Alexandria couldn’t help but stagger back as she took in the sight before her. Three barred cells, each separated by a thick stone wall, housed three men. Wearing only black drawstring pants, the fabric was coarse, and their muscular torsos gleamed with insidious power in the hazy-lit stone orb structure. In the split second her eyes had fallen on them, she registered one of them had grey eyes, one green and the other blue.

Even confined, they were the tallest men in the room. They stood with their feet braced apart, ruthless power surging from their presence, while raw, sinewy strength bulged from their biceps as they clenched their fists. Murder was prevalent in their dark, stormy gazes, and now those three sets of eyes remained fixed solely on her as if no one else in the dungeon existed.

Alexandria struggled to breathe. If given a chance, they would kill her, and then they would kill everyone even remotely connected to Swan House.

She knew nothing about them. Not where they came from. Where they lived. What they did for a living. Their names. What their dreams, hopes, and fears were. It was all irrelevant to the task at hand.

A task that involved her taking the seed of these three men inside her body and making a baby out of their essences.

Not just any three men, to be precise. No. For this auspicious Swan House centenary, these men were held captive because ancient history dictated that their bloodline evolved from the mighty beasts that once roamed the earth and still ran through their veins today.

Every hundred years, Swan House offspring had to be fathered by three men with the blood of dragons in their veins.

Alexandria was going to be the bearer of their seed.

Chapter Two

Slade Whitaker kindled the feral hatred within him but kept it suppressed, displaying only enough to leave him with a silent, lethal look on his face. He knew that the two men on either side of him, Cian Henderson and Lachlan Grant, who were held in the same cell as him, separated by thick stone walls, were experiencing the same red-hot rage, but they were also containing it, keeping it simmering just beneath the surface. Hidden for when the time was right.

They were still superior to every individual in this dungeon despite being imprisoned and having their ankles shackled.

Slade, Cian, and Lachlan hadn’t known Swan House existed until two weeks ago. They knew nothing about their so-called heritage since then, either. Why the fuck would they care about things that happened hundreds of years ago? They were self-made, rising from the dumps of the world to sit on thrones of their own making. Their history started with them and no one else, past or future.

When Slade was six years old, his parents disappeared, leaving him to fend for himself in a trailer park. His uncle, who let him sleep in a tattered sleeping bag outside his trailer, fed him scrapes from his plate and nothing more—just enough to keep Slade alive.

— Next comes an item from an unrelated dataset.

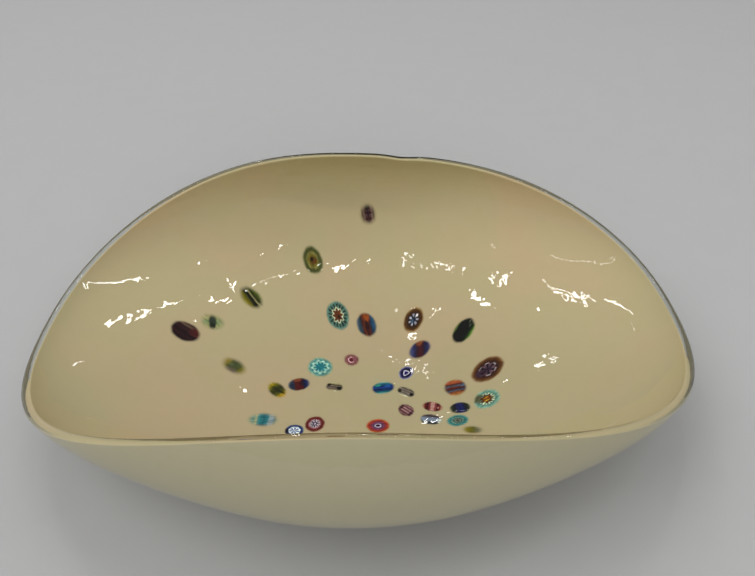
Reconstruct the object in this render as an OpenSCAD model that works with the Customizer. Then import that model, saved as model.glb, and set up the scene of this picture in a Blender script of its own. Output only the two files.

All three of them, Slade, Cian, and Lachlan, had been born to loser parents in the same decrepit trailer park and raised themselves. Because they were the only three boys around, they developed a unique, inseparable bond from day one. They were invincible, ready to lay down their lives for each other without question.

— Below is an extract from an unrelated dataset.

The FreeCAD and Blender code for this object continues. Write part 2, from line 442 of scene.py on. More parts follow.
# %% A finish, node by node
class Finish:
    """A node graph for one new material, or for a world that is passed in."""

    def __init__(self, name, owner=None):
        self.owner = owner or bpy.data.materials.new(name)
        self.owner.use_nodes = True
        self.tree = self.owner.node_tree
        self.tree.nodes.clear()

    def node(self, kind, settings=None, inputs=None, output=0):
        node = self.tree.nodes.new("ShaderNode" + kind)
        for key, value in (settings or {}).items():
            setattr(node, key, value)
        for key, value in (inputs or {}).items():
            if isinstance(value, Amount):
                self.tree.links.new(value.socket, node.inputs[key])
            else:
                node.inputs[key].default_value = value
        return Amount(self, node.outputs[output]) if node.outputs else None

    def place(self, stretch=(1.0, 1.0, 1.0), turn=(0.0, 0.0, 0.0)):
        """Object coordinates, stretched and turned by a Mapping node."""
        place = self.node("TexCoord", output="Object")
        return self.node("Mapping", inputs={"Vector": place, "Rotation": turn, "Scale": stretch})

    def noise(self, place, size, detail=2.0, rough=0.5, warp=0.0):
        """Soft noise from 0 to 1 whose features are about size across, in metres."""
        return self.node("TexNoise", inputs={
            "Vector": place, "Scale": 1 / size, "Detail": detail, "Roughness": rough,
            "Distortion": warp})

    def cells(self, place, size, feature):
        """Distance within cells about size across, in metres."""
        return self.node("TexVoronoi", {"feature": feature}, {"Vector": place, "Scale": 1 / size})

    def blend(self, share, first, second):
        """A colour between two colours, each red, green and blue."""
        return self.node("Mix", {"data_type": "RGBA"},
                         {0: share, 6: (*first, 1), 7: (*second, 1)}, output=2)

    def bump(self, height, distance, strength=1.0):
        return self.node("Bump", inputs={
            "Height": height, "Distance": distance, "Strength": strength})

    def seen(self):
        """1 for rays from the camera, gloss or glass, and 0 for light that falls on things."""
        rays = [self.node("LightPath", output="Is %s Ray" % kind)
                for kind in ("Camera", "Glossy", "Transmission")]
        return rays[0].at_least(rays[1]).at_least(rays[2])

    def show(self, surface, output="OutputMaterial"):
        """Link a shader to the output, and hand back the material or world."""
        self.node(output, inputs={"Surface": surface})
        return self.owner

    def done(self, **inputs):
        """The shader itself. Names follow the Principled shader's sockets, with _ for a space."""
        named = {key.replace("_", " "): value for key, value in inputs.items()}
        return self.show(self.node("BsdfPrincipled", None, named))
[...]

Whatever they managed to steal was shared among them, big or small, relevant or not; one hot dog off Old Jimmy’s food stand in the small neighboring town or six, they shared it evenly.

By the age of fourteen, they were already nearing six feet tall and feared nothing. An ex-vet had taught them deadly skills with knives and coached them in hand-to-hand combat in exchange for them building him a small log cabin in the park and a ramp so his wife could move around more easily.

The education they received from going to school—most days at least—was supplemented by what they learned from an eccentric man who looked like Einstein and who walked around in the same raggedy suit every day of the year.